How does one corrupt memory? You can write beyond an allocated memory block. You can free the same object twice. You can free an object that was not allocated. You can write to an object that's already freed. These bugs are hard to find because most of the them you only see that there is problem long time after you have corrupted memory. If you have access to a professional/expensive debugging tool, it may be helpful. Otherwise, you just need to do binary search and see where the bug(s) might be. There's no magical cures in debugging memory corruption bugs.

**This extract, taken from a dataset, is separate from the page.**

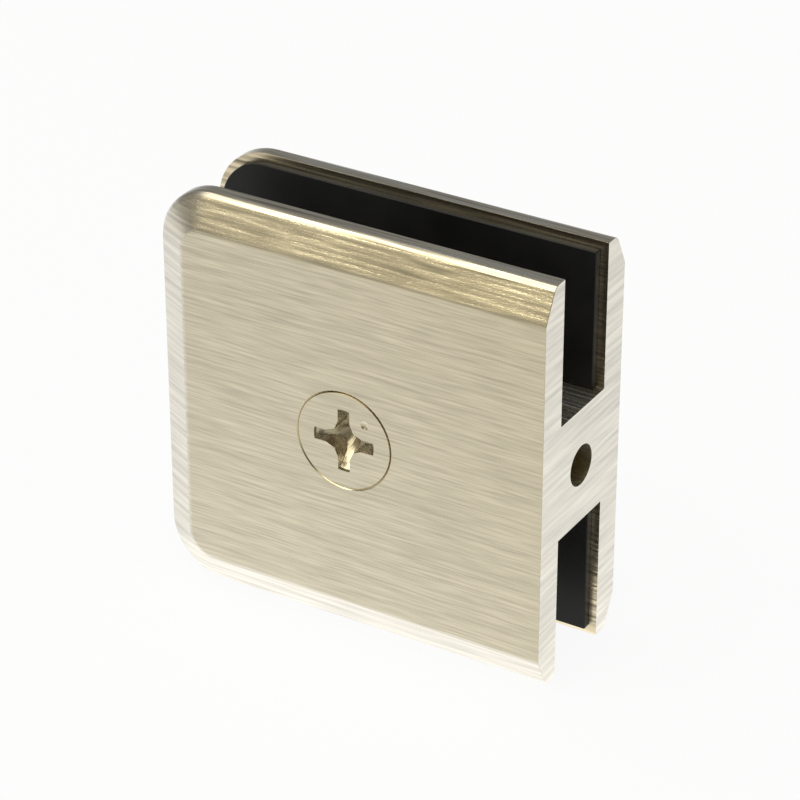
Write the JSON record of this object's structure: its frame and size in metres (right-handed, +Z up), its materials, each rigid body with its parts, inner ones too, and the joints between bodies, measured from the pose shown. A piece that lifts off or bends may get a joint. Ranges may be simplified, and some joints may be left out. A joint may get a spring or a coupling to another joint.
{
  "type": "glass panel clamp",
  "caption": "Bevelled square wall clamp for a notched glass panel: rear plate with a bored web, loose front plate drawn in by a countersunk screw, soft gaskets inside the jaws.",
  "frame": {"origin": "centre of the wall hole in the wall face", "axes": "+X out of the clamp into the wall, along the glass panel; +Y from the front plate to the rear plate, through the glass; +Z up"},
  "size_m": [0.0508, 0.018, 0.0508],
  "materials": {
    "plated_brass": "brushed nickel plate, warm, with long fine brush lines",
    "plated_screw": "brushed nickel on the head's face, smooth in the recess",
    "black_gasket": "matte black, soft"
  },
  "bodies": {
    "base": {"base_body": "plated_brass", "rear_gasket": "black_gasket"},
    "cover": {"front_plate": "plated_brass", "front_gasket": "black_gasket"},
    "screw": {"clamp_screw": "plated_screw"}
  },
  "joints": [
    {"name": "plate_slide", "type": "slide", "parent": "base", "child": "cover", "axis": [0, -1, 0], "range_m": [0, 0.012]},
    {"name": "screw_turn", "type": "hinge", "parent": "cover", "child": "screw", "pos_m": [-0.0254, 0, 0], "axis": [0, -1, 0], "range_deg": [0, 4320]}
  ],
  "couplings": [
    {"joint": "screw_turn", "follows": "plate_slide", "rad_per_m": 6283.2}
  ]
}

One thing you might try is to temporarily turn off memory deallocation (if you suspect that you have freed the same object twice or freed an object that was not allocated). You can do the following to define free() as a no-op in a common header file when you are debugging:

    #define DEBUGGING_MEMORY_CORRUPTION
    /* comment out the above line when you are done debugging */
    #ifdef DEBUGGING_MEMORY_CORRUPTION
    #ifdef free
    #undef free
    #endif /* free */
    #define free
    #endif /* DEBUGGING_MEMORY_CORRUPTION */

As your code gets more and more complicated, and you are not very careful in managing your resources, you may get more of these. This is one reason why you want to keep your code nice and clean.

On nunki, you can try efence. There is a copy installed in:

    ~csci551b/public/efence/2.2/ElectricFence-2.2.2-15
Please read:
    ~csci551b/public/efence/2.2/README-solaris
I have not tried this library and I do not know if it's suitable for our projects. But I've heard good things and bad things about it. Please try it at your own risk.

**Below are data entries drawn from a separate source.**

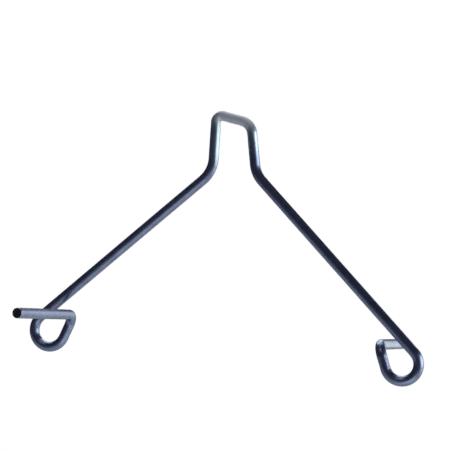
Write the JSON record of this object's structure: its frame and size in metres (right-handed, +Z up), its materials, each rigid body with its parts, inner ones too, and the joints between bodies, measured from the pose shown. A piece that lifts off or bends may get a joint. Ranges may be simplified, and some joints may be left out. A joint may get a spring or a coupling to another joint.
{
  "type": "frame grip",
  "caption": "One-piece bent steel wire grip for lifting a beehive frame: a narrow flat-topped hoop, two spread arms, an eye at the foot of each and two straight pegs that point opposite ways.",
  "frame": {"origin": "midway between the shoulders, in the plane of the arms, level with the tops of the pegs, where the underside of the lifted bar rests", "axes": "+X to the right along the spread of the arms, +Y to the back and the way the right peg points, +Z up towards the hoop"},
  "size_m": [0.162, 0.102, 0.1011],
  "materials": {
    "steel_wire": "satin, blue-grey drawn wire"
  },
  "bodies": {
    "root": {"hoop_top_bar": "steel_wire", "hoop_corner_left": "steel_wire", "hoop_corner_right": "steel_wire", "hoop_side_left": "steel_wire", "hoop_side_right": "steel_wire", "shoulder_left": "steel_wire", "shoulder_right": "steel_wire", "arm_left": "steel_wire", "arm_right": "steel_wire", "eye_left": "steel_wire", "eye_right": "steel_wire", "eye_close_left": "steel_wire", "eye_close_right": "steel_wire", "peg_bend_left": "steel_wire", "peg_bend_right": "steel_wire", "peg_left": "steel_wire", "peg_right": "steel_wire"}
  },
  "joints": []
}
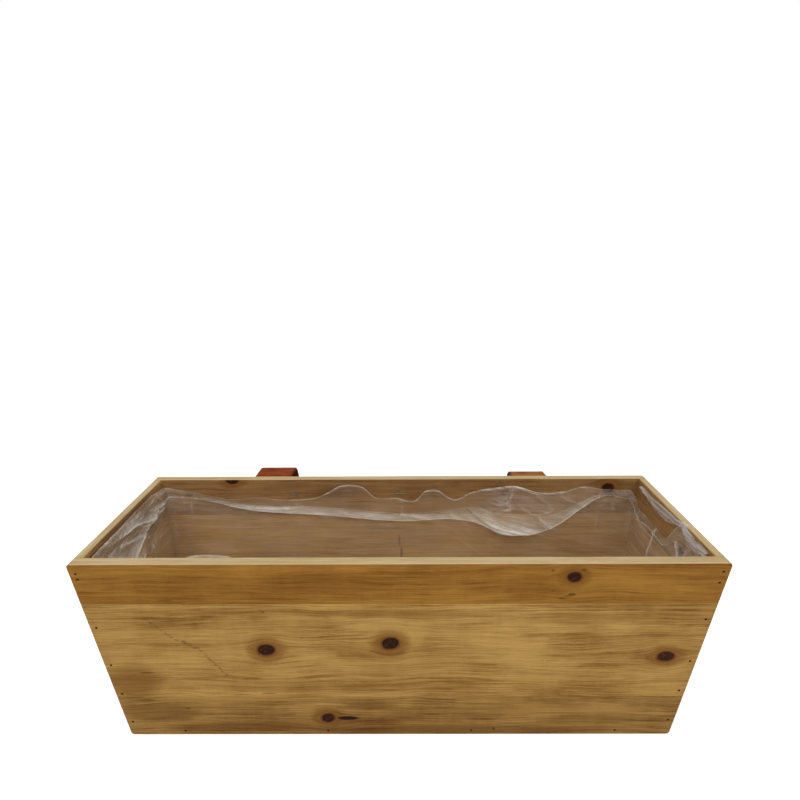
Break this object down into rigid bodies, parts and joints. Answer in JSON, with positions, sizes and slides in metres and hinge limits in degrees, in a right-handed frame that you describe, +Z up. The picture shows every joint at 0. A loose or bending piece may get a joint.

If you develop your code on a Linux, you can try valgrind. I have not tried this tool and I do not know if it's suitable for our programming assignments. But I've heard good things (e.g., easy to use) and bad things about it (e.g., it only runs on Linux). Please try it at your own risk.

Also, if you want to try these, incorporate them in your programs as early as possible. Don't start learning it when bugs are happening and deadlines are approaching.